Hi all,

It looks like the last hurdle before a core rxgk spec gets through afs3-stds is the description of the GSS negotiation loop. The right answer there is well-known, though describing it is easy, so it should just be a matter of time before it's done.

With just the core rxgk spec done, we can still start adding rxgk to the non-AFS3 protocol pieces in our tree, and I think the bosserver is the most promising target. This allows us to get some code in the tree for the security class and get some working experience, and reduces the burden for developing additional code out-of-tree.

However, the bosserver is currently using LWP for parallelism, and GSSAPI libraries which are compatible with LWP are hard to come by; the obvious solution is to convert the bosserver to pthreads. Chas Williams came up with an implementation about 8 months ago, which is currently languishing in gerrit (it just got a newly rebased version, the tip commit is gerrit number 8794). I had a mostly complete independent implementation before I learned about his work, unfortunately; mine is in gerrit with the tip change 10130. Mine is still incomplete in that it needs some build massaging on a few Unix platforms, and needs a bit of Windows attention. As tempting as it may be, I seem to recall that we do not have critical mass to drop server support for windows on master, so that would need to be fixed for my code to move forward.

There are a few general differences between the approaches in the two patchsets, and I was hoping we could have an architectural discussion on this list.

First off: do we need to keep an LWP version of the bosserver around as well as a pthreaded one? I don't think so, and I believe Simon agrees, but it would be good to get consensus.

Second, how strong of an integrity guarantee do we need for the bos config? My understanding is that configuration changes (adding or removing or en/disabling bnodes) are rare events, and it is highly unlikely that multiple administrator connnections changing things will be made concurrently. If this is true, then we can rely on time-domain "locking" for synchronization and eliminate some aspects of code-level locking. For example, a per-bnode lock acquired before writing any bnode state would not be needed, and a single global lock would be sufficient.
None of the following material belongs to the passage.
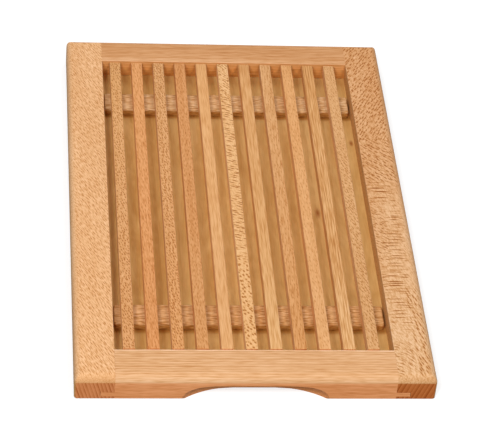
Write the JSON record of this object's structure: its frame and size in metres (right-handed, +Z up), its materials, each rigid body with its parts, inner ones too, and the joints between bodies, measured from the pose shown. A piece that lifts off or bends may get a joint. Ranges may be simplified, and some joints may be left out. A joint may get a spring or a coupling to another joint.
{
  "type": "bread board with crumb catcher",
  "caption": "Rectangular wooden bread board: a grooved frame with a thin floor, finger hollows under both ends, and a slatted grid that lifts out so the crumbs below can be tipped away.",
  "frame": {"origin": "middle of the underside, on the plane the board stands on", "axes": "+X across the board to the right, +Y along the board away from the user, +Z up out of the cutting surface"},
  "size_m": [0.275, 0.42, 0.023],
  "materials": {
    "stile_beech": "oiled, sanded smooth, flecked quarter-sawn face",
    "rail_beech": "oiled, sanded smooth, straight grain",
    "slat_beech": "oiled, planed, tone varies from slat to slat",
    "batten_beech": "oiled, planed",
    "floor_plywood": "oiled plywood, soft figure",
    "brad_steel": "bright wire"
  },
  "bodies": {
    "tray": {"left_stile": "stile_beech", "right_stile": "stile_beech", "front_rail": "rail_beech", "back_rail": "rail_beech", "floor_panel": "floor_plywood"},
    "grid": {"front_batten": "batten_beech", "back_batten": "batten_beech", "slat_01": "slat_beech", "slat_02": "slat_beech", "slat_03": "slat_beech", "slat_04": "slat_beech", "slat_05": "slat_beech", "slat_06": "slat_beech", "slat_07": "slat_beech", "slat_08": "slat_beech", "slat_09": "slat_beech", "slat_10": "slat_beech", "slat_11": "slat_beech", "front_brad_01": "brad_steel", "front_brad_02": "brad_steel", "front_brad_03": "brad_steel", "front_brad_04": "brad_steel", "front_brad_05": "brad_steel", "front_brad_06": "brad_steel", "front_brad_07": "brad_steel", "front_brad_08": "brad_steel", "front_brad_09": "brad_steel", "front_brad_10": "brad_steel", "front_brad_11": "brad_steel", "back_brad_01": "brad_steel", "back_brad_02": "brad_steel", "back_brad_03": "brad_steel", "back_brad_04": "brad_steel", "back_brad_05": "brad_steel", "back_brad_06": "brad_steel", "back_brad_07": "brad_steel", "back_brad_08": "brad_steel", "back_brad_09": "brad_steel", "back_brad_10": "brad_steel", "back_brad_11": "brad_steel"}
  },
  "joints": [
    {"name": "grid_lift", "type": "slide", "parent": "tray", "child": "grid", "axis": [0, 0, 1], "range_m": [0, 0.05]}
  ]
}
Relatedly, is it okay to assume that shutdown/restart/etc. will not be issued concurrently with config changes? A "fully correct" implementation would seem to need to only shutdown/restart the bnodes which were configured when the command was issued, and ignore any new nodes created since then. Because the implementation of shutdown/restart must drop locks, making this guarantee seems to require additional sychronization effort, whether via a temporary queue to store the bnodes being acted upon, or a higher-level lock.

Then there's the question of signal handling. The discussion on gerrit/6947 raises some potentially large spectres, in particular LinuxThreads compatibility. Chas has dedicated pthreads for each child process to listen for SIGCHLD, plus a global thread for SIGTERM/SIGQUIT (hmm, SIGKILL is added to the set, too, but can't actually be blocked or masked); my version just has a single signal handler routine that uses the sigpipe trick to wake up the bproc thread and check the children. This sigpipe trick doesn't work directly on Windows; I'll need to look more carefully at how to workaround. I seem to recall that we hand-roll signal compatibility bits for Windows anyway, so it would stay in-tree. I haven't been able to convince myself that the additional complexity of the extra watcher threads is necessary, but if someone else could convince me, that would be good.

Off the top of my head, those are the main structural differences between the two existing implementations, I'd be interested to hear everyone's opinions on the questions. I'm not tied to my code, but I did continue with it after learning about Chas's work because I did have some questions about these architectural questionss. If the consensus is that his stuff is fine, we should go with that -- my main goal is just to get a pthreaded bosserver in the tree so that we can build off of it with rxgk.